September is a month of transition for many families. For the Horns, going back to school has seen our youngest member move from the Infant Room to the Toddler Room at his daycare. This is huge news with big changes. Teachers no longer heat up lunches and snacks. More kids fill the different space. And, generally, there’s more expectation for our little guy to be more independent. Here’s what daycare transitions have taught me about adaptability.

Be prepared

This is the second time we’ve transitioned a little person into a new room at this daycare. Past experiences weren’t the best, but we definitely learned from them. We have a good idea of what it takes to support a tiny human with releasing themselves from what’s comfortable. Big humans deal with this in our work life with reorganizations, re-prioritizations and layoffs. According to Fast Company’s Gwen Moran, wholeheartedly embracing comfort “…shifts us into the role of process operator. We stick with what we know and we’re reluctant to do things differently.” My son got prepared by going for longer walks and eating with a fork. You might need to develop a new skill or hone a growth mindset. Whatever the case, whether the change is predictable or not, get prepared for it.

Over-communicate

Never underestimate how many times people need to hear the thing or the change before we actually understand it. In collaboration with my son’s daycare teachers, our family talked a lot about the transition and the messages were reinforced at daycare (we engaged his older brother in the conversations, too). To bring out peoples’ adaptability and resilience during a change in your organization or community, make sure you have answers for these common questions that folks ask when their worlds get rocked a lot or a little. Be sure to explain with simple, human language why the change is happening and what’s in it for the individual. For our son there are definitely cooler toys in the Toddler Room!

Test and learn

To get our little guy prepared for moving to the Toddler Room, the teachers did an awesome job of inter-mingling the little people during outdoor play. This allowed for our son to try out toddler toys and connect with future friends. Companies around the world are using experimentation to enhance resilience and foster adaptability. Here’s what HBR’s Martin Reeves and Mike Daimler have to say about the power of testing and learning:

a growing number of adaptive competitors are using an array of new approaches and technologies, especially in virtual environments, to generate, test, and replicate a larger number of innovative ideas faster, at lower cost, and with less risk than their rivals can.

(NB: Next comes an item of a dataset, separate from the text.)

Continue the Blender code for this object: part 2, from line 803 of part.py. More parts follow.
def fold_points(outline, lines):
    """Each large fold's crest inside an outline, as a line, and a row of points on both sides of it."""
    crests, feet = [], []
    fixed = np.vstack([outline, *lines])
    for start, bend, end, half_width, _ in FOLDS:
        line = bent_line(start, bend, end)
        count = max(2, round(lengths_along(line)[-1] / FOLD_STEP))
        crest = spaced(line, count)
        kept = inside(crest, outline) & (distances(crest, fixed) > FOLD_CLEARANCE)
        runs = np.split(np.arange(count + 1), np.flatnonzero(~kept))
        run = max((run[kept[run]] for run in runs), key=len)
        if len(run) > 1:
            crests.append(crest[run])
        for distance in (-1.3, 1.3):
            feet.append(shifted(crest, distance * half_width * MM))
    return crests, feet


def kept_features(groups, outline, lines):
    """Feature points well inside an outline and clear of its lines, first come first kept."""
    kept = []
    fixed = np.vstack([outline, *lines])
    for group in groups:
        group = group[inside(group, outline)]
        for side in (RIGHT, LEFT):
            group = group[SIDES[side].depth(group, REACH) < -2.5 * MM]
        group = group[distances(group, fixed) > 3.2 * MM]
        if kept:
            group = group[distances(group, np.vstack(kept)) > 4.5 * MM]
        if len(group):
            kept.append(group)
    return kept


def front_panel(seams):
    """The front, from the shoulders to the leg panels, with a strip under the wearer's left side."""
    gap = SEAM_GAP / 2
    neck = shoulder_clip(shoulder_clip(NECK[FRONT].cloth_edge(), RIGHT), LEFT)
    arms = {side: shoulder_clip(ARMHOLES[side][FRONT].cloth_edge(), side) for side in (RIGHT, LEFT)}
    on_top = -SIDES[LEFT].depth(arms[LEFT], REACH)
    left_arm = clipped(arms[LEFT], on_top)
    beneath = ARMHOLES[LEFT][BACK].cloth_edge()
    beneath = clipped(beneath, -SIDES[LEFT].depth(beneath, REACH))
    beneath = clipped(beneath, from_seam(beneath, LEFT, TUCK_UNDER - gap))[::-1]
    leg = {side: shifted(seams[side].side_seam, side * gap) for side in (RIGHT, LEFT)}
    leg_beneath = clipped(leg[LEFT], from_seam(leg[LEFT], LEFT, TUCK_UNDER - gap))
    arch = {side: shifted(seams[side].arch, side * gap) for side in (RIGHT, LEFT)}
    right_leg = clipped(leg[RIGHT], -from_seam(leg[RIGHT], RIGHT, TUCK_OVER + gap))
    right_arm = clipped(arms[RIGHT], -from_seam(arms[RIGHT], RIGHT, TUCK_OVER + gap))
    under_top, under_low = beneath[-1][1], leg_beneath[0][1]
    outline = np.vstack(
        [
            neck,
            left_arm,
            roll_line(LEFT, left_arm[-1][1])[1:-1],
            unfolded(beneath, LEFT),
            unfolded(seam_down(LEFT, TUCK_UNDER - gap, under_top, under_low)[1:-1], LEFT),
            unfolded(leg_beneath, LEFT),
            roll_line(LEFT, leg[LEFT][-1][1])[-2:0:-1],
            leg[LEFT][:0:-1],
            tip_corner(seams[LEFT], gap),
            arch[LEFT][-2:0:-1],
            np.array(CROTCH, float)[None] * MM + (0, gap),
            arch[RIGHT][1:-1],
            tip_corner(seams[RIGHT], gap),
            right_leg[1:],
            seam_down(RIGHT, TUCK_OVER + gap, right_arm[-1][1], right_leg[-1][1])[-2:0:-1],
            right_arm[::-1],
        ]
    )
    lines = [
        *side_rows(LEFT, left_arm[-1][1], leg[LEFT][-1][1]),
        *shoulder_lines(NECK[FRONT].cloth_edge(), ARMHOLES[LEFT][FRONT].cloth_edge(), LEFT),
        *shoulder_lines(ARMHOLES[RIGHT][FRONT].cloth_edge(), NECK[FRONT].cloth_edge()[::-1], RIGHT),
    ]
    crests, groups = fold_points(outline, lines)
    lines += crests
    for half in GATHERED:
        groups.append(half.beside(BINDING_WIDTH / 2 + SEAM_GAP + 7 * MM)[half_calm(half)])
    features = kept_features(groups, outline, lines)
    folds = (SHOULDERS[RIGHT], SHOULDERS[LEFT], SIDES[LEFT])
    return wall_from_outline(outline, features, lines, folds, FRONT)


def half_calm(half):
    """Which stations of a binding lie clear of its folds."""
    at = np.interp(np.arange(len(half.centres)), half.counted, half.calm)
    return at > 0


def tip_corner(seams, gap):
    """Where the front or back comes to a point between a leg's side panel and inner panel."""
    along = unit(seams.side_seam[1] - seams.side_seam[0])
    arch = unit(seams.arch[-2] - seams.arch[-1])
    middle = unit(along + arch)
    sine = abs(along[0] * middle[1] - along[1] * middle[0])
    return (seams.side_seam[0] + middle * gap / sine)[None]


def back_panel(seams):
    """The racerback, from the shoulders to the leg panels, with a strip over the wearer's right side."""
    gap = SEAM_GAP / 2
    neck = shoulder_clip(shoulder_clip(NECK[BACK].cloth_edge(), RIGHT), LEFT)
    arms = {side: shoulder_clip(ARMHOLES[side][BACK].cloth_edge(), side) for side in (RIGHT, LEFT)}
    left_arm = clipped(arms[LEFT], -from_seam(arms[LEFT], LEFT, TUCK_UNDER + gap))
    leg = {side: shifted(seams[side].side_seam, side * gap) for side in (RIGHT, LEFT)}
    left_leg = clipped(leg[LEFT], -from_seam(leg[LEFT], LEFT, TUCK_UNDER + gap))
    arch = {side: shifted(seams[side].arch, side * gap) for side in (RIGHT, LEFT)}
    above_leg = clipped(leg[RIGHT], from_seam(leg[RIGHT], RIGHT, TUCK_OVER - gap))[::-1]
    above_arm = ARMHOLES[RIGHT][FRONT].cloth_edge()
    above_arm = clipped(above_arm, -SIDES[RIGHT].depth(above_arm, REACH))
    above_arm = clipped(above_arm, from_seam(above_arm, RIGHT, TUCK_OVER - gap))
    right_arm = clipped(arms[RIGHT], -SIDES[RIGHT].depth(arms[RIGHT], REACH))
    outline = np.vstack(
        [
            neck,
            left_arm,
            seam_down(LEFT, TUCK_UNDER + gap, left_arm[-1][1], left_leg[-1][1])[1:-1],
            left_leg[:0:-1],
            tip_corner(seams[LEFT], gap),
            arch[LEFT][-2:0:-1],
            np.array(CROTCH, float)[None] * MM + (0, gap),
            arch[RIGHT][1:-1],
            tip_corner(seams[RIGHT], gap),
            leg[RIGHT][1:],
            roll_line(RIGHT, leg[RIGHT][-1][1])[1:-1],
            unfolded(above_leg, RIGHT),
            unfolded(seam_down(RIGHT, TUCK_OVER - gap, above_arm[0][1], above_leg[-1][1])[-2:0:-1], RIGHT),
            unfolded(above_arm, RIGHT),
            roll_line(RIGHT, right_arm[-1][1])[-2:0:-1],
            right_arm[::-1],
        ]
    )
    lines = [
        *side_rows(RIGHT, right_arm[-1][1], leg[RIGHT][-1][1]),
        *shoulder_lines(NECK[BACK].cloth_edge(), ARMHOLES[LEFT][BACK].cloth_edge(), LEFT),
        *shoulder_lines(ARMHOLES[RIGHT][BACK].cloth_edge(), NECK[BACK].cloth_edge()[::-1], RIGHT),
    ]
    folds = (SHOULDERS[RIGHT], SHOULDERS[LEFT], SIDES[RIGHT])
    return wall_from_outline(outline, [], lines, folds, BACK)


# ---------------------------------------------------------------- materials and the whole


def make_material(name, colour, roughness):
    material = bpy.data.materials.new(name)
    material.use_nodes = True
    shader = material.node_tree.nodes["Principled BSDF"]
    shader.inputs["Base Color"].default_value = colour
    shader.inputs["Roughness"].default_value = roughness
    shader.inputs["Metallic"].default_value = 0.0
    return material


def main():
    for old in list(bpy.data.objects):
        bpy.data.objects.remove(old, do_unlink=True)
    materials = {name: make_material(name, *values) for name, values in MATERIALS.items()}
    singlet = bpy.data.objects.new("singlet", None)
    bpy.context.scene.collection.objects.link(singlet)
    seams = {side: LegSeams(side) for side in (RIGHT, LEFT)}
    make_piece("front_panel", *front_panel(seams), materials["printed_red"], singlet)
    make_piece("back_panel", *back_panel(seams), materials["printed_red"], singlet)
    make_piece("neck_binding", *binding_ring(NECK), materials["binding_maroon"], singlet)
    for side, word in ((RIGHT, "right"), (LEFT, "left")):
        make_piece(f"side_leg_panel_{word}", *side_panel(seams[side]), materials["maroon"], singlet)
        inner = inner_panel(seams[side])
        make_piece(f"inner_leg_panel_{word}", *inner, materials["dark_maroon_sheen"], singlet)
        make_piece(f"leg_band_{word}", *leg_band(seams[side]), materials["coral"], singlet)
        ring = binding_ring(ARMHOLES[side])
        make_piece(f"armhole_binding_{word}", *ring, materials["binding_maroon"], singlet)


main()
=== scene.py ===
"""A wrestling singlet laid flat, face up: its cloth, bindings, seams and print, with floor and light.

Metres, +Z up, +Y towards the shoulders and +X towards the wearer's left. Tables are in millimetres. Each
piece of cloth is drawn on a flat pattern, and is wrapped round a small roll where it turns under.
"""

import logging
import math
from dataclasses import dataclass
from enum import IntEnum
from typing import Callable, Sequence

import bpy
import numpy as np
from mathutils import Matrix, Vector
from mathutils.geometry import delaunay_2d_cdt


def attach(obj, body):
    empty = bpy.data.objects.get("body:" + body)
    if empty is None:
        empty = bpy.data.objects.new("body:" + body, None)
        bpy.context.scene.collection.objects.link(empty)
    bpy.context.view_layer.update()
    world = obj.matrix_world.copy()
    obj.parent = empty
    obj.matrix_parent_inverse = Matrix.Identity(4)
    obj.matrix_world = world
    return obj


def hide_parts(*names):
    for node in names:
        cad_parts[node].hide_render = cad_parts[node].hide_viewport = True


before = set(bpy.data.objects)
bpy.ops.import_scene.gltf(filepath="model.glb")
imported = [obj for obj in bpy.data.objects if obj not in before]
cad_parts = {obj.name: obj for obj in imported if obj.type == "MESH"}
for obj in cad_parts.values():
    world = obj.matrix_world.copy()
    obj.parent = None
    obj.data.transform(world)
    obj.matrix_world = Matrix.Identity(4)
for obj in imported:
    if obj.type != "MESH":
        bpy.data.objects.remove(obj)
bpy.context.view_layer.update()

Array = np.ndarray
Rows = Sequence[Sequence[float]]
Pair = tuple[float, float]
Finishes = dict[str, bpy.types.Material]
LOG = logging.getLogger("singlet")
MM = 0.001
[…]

From play areas to remote work, think about what you might test and learn this week in order to enhance your adaptability.

Emphasize wins

People – big or small – are more motivated by positive reinforcement, as opposed to punishment, and good results are best sustained by recognizing successes, as opposed to analyzing failures. Navy SEALs often set small, achievable goals to endure and adapt through Hell Week during their training. Daily Show senior correspondent, Netflix star and personal hero Hasan Minhaj took a similar approach along his journey as a stand up comedian. Our family and the teachers celebrated our son’s wins, such as eating lunch at the snack table or making it through the whole walk, through in-the-moment and dinner table reflections.

Give big hugs

Change – big or small – is hard. The last few days have yielded some bursts of tears during dropoff (for my son, but, for the record, I cried pretty much every day during the first week of his transition to daycare!). Adaptability is easier when you have a community to lean on for support and with whom you can be vulnerable and honest. Think about someone in your work life that you can ask for a big hug when you’re struggling a bit to smash through a barrier to making a change or adapting in a sticky situation. After all, whether it’s through work, a neighbourhood coalition or adapting to a new daycare room, we go farther when we go together.